◆ Task directions
Please output exactly the lines of the material from the first through the line containing "a gooseneck microphone.", and nothing more.
━━━━━━
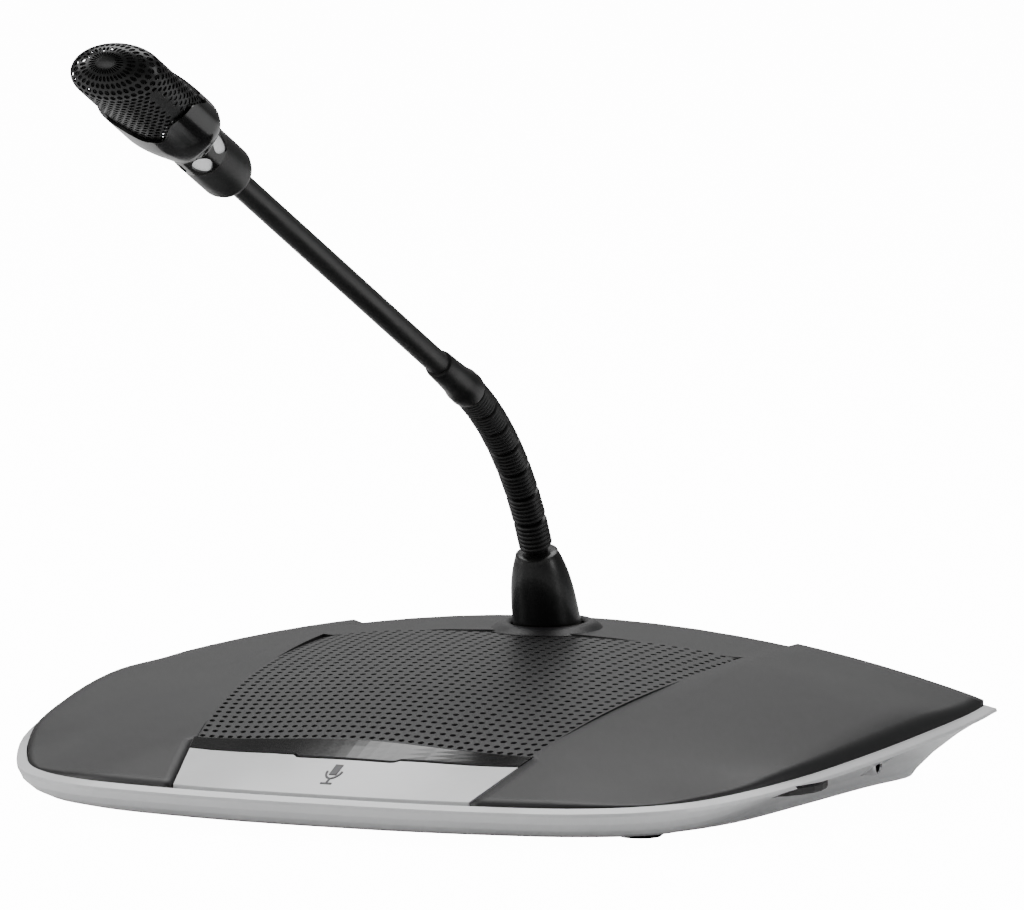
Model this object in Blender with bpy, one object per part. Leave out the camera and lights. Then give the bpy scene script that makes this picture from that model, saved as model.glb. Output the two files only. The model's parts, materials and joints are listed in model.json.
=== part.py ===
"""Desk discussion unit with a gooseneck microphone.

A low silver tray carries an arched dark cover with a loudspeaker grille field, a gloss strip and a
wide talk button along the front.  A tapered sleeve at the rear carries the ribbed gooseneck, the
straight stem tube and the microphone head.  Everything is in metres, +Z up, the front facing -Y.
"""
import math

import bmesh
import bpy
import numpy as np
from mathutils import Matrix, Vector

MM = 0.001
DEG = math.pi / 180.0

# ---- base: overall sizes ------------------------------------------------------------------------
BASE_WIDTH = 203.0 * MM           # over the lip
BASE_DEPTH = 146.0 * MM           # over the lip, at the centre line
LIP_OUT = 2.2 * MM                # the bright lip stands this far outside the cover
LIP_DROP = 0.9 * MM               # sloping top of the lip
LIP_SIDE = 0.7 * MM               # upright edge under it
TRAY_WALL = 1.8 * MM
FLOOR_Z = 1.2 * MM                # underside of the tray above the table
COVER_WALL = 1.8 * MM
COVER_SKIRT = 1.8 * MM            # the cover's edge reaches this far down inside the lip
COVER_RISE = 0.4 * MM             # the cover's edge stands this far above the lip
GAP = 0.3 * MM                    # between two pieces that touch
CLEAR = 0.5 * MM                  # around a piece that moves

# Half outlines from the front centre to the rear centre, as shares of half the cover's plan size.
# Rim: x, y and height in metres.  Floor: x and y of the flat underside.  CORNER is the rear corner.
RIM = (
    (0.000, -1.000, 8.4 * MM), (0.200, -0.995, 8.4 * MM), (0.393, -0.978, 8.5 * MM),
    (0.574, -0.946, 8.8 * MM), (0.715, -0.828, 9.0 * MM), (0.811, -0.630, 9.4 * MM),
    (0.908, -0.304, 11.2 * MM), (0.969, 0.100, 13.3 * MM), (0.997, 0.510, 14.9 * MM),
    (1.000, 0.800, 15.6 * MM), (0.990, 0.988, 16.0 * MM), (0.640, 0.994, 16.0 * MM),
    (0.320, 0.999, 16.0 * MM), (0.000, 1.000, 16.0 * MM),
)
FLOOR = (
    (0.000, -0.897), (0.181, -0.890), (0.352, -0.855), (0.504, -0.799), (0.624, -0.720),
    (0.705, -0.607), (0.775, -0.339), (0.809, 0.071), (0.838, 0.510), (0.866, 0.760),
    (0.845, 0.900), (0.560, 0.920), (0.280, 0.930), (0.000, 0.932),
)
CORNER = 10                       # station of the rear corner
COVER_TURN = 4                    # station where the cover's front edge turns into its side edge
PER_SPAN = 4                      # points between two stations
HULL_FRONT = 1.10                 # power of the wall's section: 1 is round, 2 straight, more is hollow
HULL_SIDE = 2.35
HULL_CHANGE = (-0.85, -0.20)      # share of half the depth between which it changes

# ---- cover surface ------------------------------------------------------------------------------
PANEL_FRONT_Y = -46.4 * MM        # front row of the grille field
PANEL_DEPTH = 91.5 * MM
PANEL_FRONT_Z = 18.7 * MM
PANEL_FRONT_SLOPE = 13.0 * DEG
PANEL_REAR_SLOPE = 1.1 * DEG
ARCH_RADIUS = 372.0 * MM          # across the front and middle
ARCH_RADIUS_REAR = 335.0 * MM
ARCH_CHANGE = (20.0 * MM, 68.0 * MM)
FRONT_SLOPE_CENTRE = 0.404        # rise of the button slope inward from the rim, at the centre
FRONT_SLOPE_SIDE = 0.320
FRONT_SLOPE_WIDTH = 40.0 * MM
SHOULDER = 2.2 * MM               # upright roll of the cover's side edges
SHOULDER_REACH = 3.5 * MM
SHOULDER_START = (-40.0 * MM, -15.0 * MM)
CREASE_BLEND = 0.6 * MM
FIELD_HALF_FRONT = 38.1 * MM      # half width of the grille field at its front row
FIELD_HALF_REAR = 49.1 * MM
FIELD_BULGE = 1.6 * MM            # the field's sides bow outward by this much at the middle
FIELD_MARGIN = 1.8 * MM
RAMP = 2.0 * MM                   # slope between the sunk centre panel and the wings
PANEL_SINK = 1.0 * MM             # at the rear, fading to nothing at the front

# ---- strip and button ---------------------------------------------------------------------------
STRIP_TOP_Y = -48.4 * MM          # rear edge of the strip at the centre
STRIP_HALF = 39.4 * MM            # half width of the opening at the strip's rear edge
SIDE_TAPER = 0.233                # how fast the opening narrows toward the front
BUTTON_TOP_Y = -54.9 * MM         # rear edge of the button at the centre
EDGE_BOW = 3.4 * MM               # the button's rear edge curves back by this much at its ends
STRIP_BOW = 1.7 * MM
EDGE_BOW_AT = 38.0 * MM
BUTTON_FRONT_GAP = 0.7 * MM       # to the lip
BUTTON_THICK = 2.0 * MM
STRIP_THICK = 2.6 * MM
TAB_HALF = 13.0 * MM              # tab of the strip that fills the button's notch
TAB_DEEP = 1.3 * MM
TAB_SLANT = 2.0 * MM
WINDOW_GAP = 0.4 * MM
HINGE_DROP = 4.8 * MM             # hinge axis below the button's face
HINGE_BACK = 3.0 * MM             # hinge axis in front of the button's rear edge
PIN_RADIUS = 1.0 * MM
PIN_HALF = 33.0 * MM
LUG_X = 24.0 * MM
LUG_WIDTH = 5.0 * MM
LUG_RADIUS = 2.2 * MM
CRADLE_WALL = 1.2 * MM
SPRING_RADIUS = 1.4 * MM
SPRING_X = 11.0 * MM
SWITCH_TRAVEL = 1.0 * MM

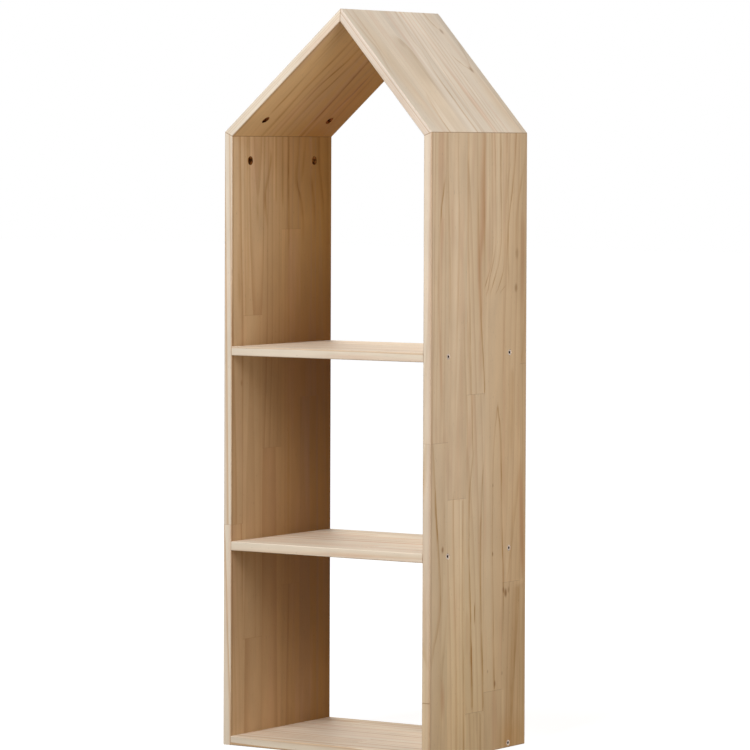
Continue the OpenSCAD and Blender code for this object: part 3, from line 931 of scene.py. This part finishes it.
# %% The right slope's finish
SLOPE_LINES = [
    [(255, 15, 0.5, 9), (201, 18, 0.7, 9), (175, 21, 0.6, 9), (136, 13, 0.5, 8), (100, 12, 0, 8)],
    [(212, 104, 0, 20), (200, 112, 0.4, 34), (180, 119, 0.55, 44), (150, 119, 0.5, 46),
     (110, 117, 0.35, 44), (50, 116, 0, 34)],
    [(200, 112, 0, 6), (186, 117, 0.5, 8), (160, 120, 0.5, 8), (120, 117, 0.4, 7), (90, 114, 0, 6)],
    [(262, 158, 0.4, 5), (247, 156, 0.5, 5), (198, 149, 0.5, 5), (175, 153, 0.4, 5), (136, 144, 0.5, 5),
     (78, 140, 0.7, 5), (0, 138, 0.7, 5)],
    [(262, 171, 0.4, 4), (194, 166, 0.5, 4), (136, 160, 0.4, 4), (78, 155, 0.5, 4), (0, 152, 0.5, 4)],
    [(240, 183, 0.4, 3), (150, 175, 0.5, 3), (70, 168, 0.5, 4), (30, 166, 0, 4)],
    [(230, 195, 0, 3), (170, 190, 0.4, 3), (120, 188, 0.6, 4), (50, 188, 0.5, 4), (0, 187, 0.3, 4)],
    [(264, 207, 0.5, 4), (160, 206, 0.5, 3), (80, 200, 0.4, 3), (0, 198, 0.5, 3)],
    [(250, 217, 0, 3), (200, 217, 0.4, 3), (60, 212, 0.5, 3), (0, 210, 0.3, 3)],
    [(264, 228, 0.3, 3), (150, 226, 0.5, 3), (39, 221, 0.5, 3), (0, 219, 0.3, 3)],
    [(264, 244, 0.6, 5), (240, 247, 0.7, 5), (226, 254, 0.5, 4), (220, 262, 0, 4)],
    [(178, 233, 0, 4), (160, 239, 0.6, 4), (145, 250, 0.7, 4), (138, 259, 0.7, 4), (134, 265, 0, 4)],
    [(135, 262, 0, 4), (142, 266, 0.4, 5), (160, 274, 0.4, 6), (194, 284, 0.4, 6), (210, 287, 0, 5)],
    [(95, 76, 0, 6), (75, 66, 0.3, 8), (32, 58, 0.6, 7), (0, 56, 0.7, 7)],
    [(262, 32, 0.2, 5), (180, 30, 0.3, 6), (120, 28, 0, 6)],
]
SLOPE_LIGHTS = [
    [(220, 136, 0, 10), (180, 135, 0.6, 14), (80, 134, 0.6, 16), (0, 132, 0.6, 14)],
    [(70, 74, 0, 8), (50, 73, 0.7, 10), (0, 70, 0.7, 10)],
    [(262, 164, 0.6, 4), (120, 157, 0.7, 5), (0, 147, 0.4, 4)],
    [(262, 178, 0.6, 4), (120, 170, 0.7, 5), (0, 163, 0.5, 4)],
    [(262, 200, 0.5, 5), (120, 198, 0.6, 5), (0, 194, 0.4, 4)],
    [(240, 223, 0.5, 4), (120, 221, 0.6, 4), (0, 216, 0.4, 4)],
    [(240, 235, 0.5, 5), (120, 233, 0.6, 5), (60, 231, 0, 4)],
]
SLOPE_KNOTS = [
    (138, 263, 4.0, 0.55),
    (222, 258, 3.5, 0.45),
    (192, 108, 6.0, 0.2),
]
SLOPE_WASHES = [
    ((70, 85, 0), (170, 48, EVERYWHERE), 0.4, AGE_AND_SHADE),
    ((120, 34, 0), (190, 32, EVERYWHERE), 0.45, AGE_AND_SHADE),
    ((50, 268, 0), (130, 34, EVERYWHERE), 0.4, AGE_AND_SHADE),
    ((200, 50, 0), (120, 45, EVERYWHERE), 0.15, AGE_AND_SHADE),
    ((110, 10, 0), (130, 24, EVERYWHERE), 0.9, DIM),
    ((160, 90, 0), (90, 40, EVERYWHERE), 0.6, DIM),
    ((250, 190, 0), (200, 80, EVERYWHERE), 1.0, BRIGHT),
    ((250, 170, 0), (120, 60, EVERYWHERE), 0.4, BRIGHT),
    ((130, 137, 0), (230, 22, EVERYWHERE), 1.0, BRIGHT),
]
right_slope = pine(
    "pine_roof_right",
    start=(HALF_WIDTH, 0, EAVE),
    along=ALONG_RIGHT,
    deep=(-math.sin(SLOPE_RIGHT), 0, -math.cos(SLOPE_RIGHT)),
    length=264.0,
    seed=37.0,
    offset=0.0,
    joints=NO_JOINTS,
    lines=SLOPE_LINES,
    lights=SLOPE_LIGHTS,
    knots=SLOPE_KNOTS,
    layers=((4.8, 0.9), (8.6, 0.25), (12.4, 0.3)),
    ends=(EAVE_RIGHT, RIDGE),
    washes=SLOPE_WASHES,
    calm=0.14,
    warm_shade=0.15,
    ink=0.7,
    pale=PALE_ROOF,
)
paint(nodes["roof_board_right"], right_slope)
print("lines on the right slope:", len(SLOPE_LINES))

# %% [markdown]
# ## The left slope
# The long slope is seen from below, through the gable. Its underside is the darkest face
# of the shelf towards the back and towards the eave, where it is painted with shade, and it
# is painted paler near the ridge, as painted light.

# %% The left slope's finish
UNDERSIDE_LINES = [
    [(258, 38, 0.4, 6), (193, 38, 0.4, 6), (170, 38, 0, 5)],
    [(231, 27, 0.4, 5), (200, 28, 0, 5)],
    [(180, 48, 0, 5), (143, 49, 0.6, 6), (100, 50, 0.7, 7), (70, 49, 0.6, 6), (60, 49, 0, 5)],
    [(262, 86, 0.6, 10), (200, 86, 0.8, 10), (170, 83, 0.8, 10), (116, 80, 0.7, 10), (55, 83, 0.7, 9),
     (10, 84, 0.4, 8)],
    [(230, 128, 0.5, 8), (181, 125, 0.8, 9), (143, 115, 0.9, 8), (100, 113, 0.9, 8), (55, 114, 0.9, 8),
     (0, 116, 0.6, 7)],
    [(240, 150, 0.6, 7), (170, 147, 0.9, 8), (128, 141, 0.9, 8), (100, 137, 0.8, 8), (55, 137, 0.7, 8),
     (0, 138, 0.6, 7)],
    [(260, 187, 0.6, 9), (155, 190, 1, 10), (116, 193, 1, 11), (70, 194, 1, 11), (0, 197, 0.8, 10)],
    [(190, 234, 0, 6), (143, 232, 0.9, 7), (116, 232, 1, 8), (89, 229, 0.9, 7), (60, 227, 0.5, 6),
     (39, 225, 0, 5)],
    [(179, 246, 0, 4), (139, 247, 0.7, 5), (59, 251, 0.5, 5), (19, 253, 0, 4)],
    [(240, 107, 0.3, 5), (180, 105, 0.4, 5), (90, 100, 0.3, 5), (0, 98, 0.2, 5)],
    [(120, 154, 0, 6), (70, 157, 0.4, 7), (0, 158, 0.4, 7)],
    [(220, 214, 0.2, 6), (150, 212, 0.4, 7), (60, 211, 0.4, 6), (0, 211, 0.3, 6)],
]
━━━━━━
◆ Written solution
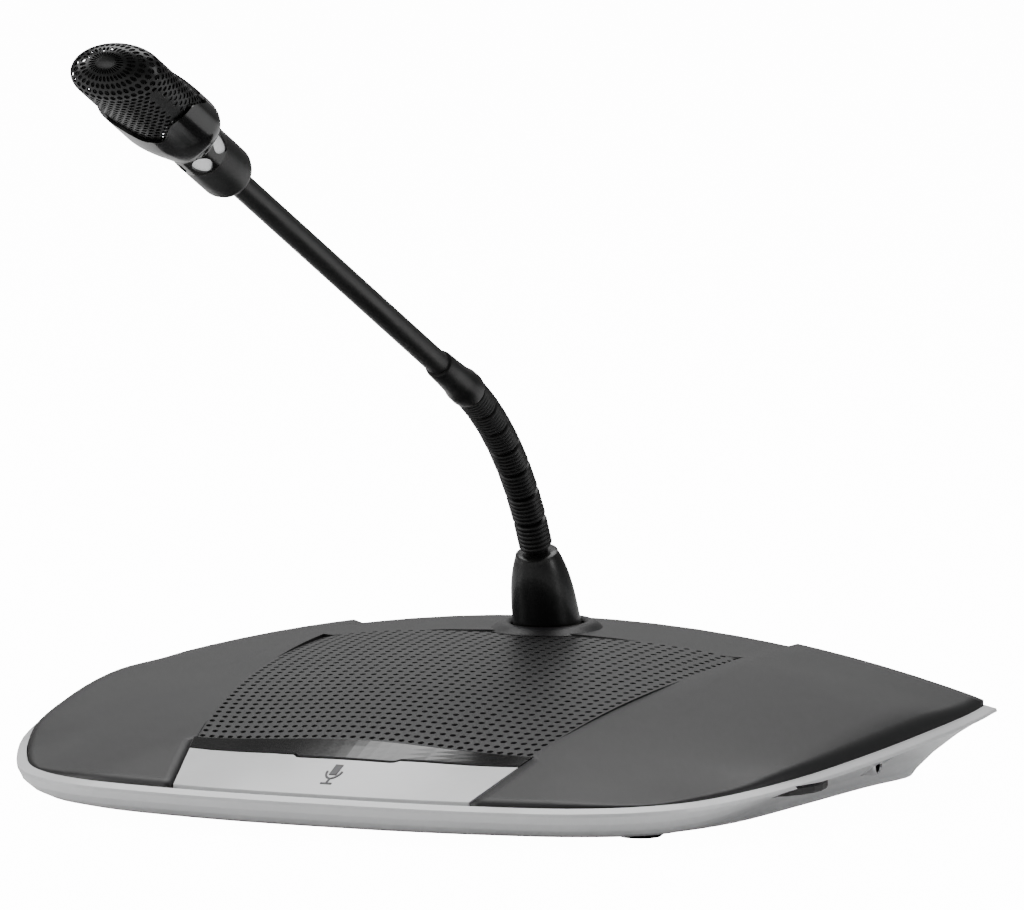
Model this object in Blender with bpy, one object per part. Leave out the camera and lights. Then give the bpy scene script that makes this picture from that model, saved as model.glb. Output the two files only. The model's parts, materials and joints are listed in model.json.
=== part.py ===
"""Desk discussion unit with a gooseneck microphone.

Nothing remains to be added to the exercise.